Pakistan has retaliated to this nuclear asymmetry by utilizing Islamic terrorist groups to wage terrorist attacks against Indian civilians and military forces. Pakistan’s leniency toward these groups and eagerness to work in concert with Islamic terrorist groups provide the powerful enmity between India and Pakistan. Pakistan believes the large Hindu state seeks to invade it and convert its citizens to Hinduism, which has prompted Islamabad to overcome what it views as a desperate situation for its survival by forming a shadow alliance between Pakistan’s shadow government and underground Islamic terrorist groups.

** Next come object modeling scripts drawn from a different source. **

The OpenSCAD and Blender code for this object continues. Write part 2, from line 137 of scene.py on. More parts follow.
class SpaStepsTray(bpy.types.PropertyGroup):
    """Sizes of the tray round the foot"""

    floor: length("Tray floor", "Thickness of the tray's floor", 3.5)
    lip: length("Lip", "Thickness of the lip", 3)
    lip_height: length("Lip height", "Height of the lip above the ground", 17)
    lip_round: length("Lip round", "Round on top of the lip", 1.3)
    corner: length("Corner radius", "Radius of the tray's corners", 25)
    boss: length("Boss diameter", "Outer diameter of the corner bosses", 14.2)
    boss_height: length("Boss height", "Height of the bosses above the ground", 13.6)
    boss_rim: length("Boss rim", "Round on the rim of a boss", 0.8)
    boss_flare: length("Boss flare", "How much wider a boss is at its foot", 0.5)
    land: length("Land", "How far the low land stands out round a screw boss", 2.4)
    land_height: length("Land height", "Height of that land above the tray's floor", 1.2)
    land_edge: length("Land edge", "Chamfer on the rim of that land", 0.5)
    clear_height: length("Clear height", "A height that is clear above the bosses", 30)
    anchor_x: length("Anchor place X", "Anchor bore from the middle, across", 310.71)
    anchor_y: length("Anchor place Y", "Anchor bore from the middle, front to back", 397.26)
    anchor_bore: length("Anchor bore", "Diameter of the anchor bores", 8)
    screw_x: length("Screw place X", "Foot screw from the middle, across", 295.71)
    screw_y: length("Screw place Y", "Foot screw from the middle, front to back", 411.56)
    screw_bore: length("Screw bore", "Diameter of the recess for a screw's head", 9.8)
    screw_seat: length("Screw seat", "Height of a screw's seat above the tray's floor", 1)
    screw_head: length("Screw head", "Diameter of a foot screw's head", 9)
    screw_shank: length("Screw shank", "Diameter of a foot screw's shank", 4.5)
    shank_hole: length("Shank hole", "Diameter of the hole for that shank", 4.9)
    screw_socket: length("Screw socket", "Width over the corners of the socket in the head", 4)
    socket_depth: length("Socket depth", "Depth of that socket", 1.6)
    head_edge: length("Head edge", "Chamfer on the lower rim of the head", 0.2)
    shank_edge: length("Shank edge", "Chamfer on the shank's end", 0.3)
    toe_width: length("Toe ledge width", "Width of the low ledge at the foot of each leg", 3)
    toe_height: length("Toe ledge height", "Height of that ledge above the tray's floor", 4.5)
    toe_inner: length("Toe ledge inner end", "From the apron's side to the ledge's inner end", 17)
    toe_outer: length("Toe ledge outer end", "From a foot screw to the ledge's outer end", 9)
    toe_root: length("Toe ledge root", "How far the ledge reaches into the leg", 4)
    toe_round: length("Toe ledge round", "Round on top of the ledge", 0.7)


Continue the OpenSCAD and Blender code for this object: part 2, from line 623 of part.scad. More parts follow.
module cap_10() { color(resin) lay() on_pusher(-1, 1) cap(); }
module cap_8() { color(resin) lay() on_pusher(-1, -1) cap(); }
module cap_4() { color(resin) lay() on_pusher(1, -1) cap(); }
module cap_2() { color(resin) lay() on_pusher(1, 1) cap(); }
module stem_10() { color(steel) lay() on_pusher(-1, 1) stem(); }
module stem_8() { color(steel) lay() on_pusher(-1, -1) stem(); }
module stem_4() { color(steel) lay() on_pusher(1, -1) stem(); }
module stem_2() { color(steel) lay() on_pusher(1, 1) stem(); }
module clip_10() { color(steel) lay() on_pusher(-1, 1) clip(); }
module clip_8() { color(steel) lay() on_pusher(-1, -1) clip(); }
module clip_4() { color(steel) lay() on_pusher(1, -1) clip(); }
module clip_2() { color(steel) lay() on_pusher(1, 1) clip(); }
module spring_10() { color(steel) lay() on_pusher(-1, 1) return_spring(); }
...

The nuclear dominoes in Asia center on Kashmir, as well as on a myriad of problems masking the nuclear and regional rivalries. Pakistan and India are in a constant state of defense posturing and nuclear deterrence along their mutual border. China bolsters Pakistan because of Beijing’s unique rivalry and territorial conflicts with India. The United States possesses the only nuclear arsenal that can counter Chinese nuclear forces. Pakistan’s mysterious shadow government, its use of terrorist groups, and insistence on drawing out the Kashmir conflict as well as a multitude of issues against India, its “dominant Hindu neighbor,” serve to inflame the nuclear security dilemma between Pakistan, India, China, and the United States. This series of nuclear security dilemmas are dominoes that can fall because of unintended consequences in the region. Pakistan’s actions serve as a detrimental force on the world stage, and whether its nuclear forces are used by its shadow government or by the terrorist groups emboldened by Pakistani policies, it will be the first domino that will cause the world to enter a nuclear conflict unseen in world history.